(Records with modeling code)
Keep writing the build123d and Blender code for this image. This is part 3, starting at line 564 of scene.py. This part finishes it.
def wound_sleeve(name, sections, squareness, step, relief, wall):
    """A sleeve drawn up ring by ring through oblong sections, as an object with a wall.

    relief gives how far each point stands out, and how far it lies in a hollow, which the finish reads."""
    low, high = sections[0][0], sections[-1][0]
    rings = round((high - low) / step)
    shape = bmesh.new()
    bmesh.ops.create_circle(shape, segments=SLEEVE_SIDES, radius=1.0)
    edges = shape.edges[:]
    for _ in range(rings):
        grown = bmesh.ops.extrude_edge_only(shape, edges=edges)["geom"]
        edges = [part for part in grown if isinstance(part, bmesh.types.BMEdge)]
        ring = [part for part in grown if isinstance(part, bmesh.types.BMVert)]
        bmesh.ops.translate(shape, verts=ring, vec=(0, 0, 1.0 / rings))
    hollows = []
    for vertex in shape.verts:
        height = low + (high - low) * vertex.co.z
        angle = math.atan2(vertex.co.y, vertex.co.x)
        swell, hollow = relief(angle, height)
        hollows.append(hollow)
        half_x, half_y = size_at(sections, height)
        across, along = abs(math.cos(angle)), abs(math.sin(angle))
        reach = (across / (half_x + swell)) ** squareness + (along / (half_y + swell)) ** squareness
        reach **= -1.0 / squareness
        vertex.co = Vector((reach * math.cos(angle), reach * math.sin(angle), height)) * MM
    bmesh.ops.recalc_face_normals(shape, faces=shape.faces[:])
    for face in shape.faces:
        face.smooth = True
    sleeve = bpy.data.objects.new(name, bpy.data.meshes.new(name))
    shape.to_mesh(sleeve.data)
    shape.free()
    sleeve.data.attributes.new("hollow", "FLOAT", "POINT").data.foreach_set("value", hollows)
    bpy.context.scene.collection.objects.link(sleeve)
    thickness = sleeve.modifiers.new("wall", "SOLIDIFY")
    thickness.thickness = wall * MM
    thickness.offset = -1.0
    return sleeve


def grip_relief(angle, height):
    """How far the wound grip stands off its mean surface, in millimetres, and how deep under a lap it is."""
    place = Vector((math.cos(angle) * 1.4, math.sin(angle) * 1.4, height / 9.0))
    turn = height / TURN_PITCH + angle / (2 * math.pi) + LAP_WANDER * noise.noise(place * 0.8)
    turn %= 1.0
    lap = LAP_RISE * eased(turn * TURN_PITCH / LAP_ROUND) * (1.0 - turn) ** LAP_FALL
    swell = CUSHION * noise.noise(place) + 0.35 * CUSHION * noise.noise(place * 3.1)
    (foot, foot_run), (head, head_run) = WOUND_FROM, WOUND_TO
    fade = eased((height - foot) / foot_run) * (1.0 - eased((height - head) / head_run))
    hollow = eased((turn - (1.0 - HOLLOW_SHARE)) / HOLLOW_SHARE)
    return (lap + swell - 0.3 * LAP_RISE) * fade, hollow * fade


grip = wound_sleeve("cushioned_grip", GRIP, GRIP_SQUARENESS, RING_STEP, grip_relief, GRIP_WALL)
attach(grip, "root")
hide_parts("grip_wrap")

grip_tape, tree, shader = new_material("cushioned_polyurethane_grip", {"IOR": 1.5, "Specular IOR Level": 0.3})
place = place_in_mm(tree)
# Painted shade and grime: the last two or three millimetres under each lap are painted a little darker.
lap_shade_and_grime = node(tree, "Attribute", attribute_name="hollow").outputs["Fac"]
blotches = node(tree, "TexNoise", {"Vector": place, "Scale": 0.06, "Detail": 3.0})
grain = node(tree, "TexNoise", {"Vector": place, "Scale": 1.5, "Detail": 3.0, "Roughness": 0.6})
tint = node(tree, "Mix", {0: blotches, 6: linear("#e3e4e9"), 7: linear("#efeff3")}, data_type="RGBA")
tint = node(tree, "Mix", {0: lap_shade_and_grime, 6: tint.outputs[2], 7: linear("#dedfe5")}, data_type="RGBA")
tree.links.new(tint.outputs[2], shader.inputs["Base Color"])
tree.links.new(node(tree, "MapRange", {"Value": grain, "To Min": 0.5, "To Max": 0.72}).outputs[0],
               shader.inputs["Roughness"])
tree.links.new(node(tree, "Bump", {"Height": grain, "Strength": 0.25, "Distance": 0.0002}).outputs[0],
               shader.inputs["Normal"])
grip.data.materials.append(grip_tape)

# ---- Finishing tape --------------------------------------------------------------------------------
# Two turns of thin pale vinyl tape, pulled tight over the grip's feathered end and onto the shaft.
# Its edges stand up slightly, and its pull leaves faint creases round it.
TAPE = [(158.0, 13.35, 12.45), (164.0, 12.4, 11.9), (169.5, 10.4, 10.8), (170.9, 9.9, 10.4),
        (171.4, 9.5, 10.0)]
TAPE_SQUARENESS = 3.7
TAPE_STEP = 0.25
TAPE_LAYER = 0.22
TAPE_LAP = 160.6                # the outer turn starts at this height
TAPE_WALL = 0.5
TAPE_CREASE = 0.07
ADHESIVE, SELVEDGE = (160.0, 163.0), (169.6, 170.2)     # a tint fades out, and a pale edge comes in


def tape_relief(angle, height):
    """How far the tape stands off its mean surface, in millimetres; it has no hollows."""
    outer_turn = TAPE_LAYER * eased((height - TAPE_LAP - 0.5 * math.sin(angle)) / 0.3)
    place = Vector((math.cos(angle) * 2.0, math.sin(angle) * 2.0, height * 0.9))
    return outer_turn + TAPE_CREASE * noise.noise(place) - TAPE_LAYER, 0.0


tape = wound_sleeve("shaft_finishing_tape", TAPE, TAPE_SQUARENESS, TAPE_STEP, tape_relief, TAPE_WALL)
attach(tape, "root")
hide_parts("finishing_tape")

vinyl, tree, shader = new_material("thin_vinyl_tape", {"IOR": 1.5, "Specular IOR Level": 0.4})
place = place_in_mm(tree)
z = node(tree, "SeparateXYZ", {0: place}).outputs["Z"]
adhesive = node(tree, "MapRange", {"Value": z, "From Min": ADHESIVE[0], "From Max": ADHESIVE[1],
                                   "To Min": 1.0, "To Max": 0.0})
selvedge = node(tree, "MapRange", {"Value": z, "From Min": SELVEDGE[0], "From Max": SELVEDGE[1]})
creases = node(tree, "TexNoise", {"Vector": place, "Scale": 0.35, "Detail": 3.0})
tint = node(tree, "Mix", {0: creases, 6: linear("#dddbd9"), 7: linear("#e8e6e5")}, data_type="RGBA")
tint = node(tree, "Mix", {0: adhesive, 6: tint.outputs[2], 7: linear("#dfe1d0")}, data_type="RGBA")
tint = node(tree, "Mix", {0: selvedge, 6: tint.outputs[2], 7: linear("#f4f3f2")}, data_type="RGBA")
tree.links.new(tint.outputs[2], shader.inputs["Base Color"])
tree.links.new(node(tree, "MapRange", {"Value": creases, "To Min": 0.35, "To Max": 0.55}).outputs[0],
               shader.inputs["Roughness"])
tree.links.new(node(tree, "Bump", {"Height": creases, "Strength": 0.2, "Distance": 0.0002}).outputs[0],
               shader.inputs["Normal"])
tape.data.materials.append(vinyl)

* * *

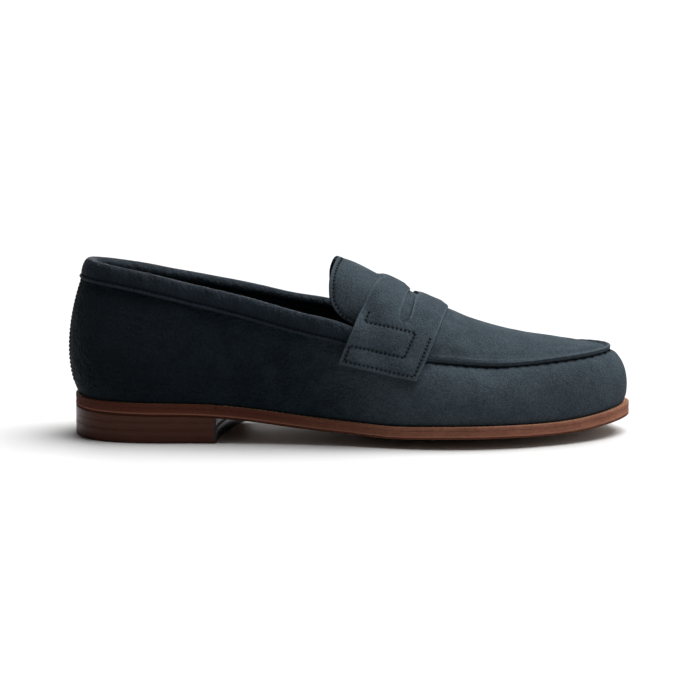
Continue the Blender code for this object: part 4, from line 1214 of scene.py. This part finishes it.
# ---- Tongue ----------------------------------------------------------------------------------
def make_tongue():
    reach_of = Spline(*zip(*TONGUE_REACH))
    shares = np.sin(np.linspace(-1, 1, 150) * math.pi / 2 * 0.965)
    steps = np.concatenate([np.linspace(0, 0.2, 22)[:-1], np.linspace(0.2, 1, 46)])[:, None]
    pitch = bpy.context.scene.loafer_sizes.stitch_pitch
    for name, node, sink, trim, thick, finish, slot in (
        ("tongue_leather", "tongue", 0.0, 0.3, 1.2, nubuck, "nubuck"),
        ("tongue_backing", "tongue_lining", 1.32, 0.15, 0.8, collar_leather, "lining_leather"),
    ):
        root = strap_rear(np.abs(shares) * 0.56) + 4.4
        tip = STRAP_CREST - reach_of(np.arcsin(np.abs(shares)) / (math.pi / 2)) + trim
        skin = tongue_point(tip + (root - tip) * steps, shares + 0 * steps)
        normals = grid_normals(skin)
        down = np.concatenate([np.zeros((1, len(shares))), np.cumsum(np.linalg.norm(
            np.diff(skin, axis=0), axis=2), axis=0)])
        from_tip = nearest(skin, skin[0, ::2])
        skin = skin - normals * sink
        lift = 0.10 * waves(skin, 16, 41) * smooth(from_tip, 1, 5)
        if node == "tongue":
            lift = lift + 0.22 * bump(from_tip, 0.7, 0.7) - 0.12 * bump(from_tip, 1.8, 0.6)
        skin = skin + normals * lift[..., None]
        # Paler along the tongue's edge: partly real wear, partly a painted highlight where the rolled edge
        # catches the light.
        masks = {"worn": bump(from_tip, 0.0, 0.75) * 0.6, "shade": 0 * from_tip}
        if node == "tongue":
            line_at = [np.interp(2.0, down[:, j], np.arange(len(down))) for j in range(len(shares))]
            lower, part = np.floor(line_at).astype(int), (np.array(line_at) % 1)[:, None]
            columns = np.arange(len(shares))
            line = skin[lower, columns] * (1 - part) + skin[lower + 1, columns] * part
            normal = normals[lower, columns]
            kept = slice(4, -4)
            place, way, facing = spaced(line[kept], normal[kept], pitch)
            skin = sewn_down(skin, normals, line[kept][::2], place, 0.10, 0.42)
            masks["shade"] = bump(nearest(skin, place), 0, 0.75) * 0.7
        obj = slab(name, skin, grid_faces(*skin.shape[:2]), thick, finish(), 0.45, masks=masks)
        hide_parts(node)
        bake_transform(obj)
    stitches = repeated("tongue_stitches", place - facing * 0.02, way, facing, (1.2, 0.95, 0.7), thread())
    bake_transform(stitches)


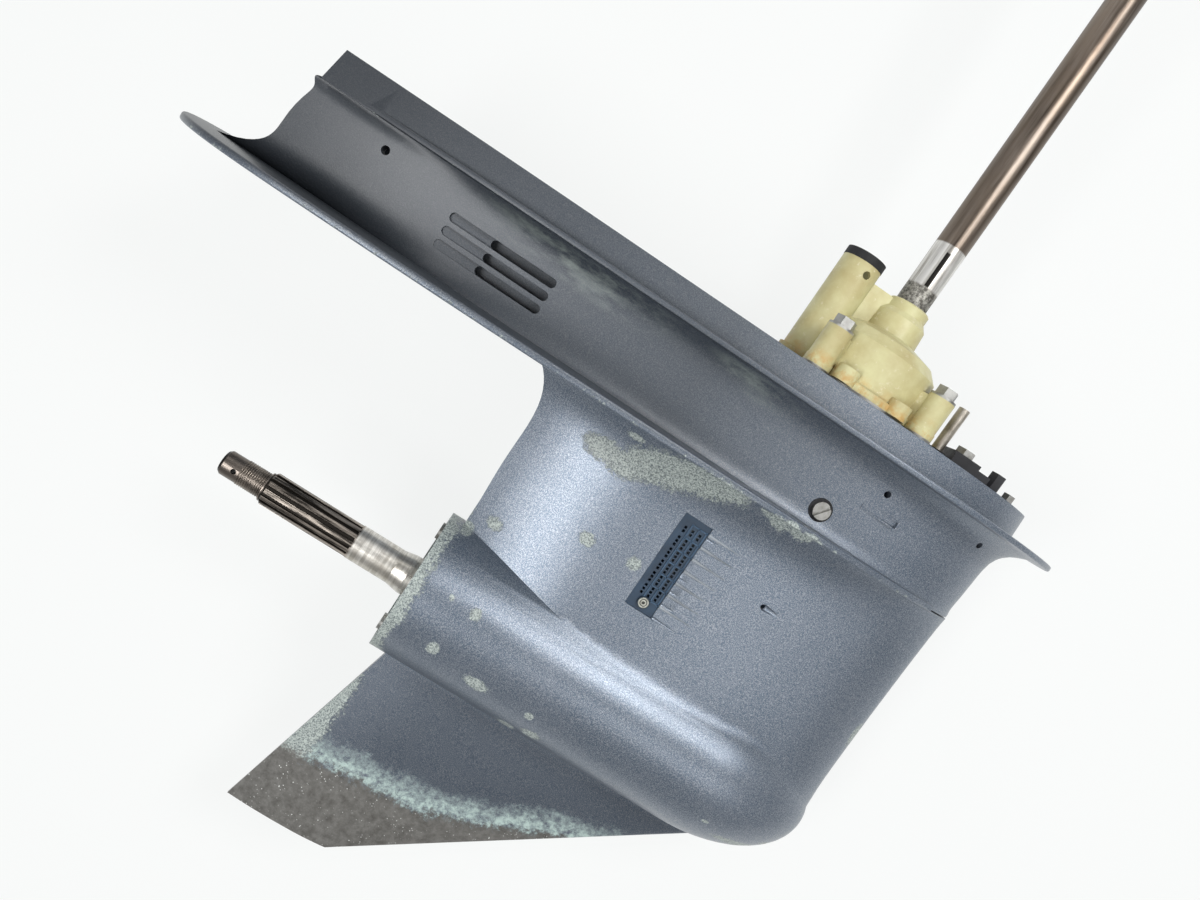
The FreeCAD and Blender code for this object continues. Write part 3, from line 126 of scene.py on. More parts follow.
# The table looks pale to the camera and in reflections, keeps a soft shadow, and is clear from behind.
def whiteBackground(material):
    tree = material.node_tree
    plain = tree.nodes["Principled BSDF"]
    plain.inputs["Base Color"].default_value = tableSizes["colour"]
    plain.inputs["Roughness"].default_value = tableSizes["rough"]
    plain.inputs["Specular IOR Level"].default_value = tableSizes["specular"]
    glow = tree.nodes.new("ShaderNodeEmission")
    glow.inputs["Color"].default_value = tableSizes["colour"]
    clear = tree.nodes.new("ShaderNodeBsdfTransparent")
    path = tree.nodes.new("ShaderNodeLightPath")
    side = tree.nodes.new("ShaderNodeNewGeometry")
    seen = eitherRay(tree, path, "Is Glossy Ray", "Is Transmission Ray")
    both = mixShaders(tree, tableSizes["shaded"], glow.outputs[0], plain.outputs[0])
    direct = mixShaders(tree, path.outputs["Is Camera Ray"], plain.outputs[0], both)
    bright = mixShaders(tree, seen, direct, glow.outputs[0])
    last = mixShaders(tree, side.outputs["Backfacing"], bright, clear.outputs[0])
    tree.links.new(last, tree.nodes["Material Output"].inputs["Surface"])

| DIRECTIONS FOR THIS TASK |
Using the data above, reproduce exactly the lines from the line that contains "Keep writing the" through the line that contains "with a wall.", including both.

| RESULT OF THIS TASK |
Keep writing the build123d and Blender code for this image. This is part 3, starting at line 564 of scene.py. This part finishes it.
def wound_sleeve(name, sections, squareness, step, relief, wall):
    """A sleeve drawn up ring by ring through oblong sections, as an object with a wall.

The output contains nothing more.